If you can think of a means to stop a successful merchant bank paying bonuses on the grounds that a completely unrelated company in an adjacent industry that happens to contain the word "bank" needed to be bailed out, fire away. But it doesn't seem terribly sensible.
Northern Rock went bust because they issued more loans than they took in deposits, and filled the gap with money that needed to be paid back in one year. When those lenders demanded their money back, there wasn't any cash. End of. You can fix this by regulation, but if you limit the mortgages that can be granted to the deposits taken in less a capital adequacy provision, the mortgage market will look radically different. That's why the retail banks needed to be bailed out: they'd been borrowing short and lending long, and the people they'd borrowed money from shut up shop.
I had an exchange of letters with my MP and the treasury in which I said that NR should have been allowed to fail. Pay out the investor protection, and let everyone else see it as a horrible warning: the shareholders are toast anyway. NR had been paying high interest rates for a good reason: they were desperate for deposits (and the same goes, in spades, for the Icelandic scams banks).

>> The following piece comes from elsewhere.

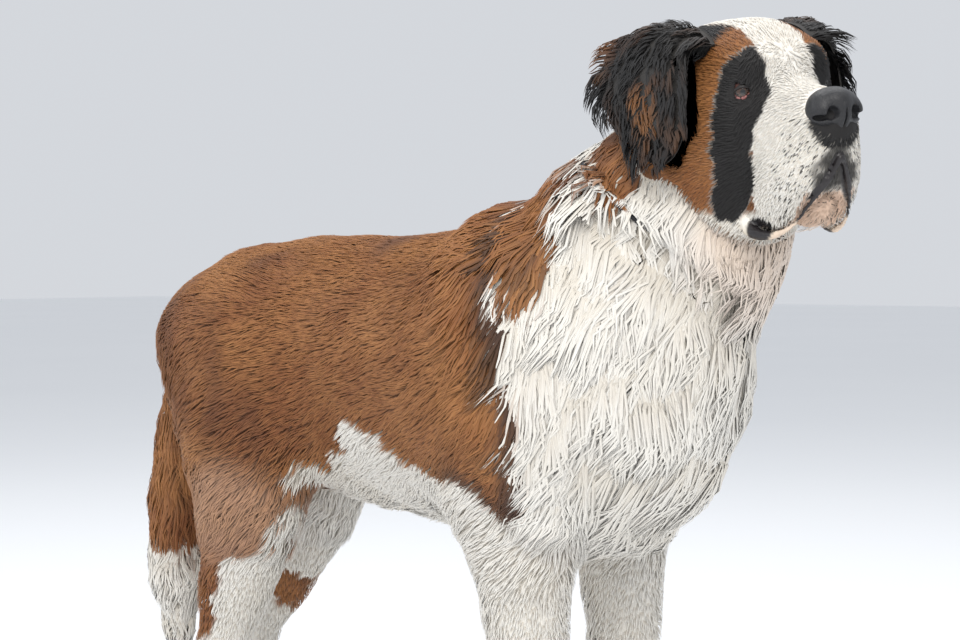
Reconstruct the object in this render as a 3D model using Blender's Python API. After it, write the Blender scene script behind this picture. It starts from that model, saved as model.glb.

But Labour didn't have the nerve, and in the process of performing a similar rescue on another high-risk, low-competence operation (HBOS) managed to broker the near failure of a conservative bank (LTSB) that, bluntly, couldn't imagine that anyone could be as stupid as HBOS and therefore naively thought they were getting a bargain.
Meanwhile, the investment banks continued quite happily. They weren't bailed out.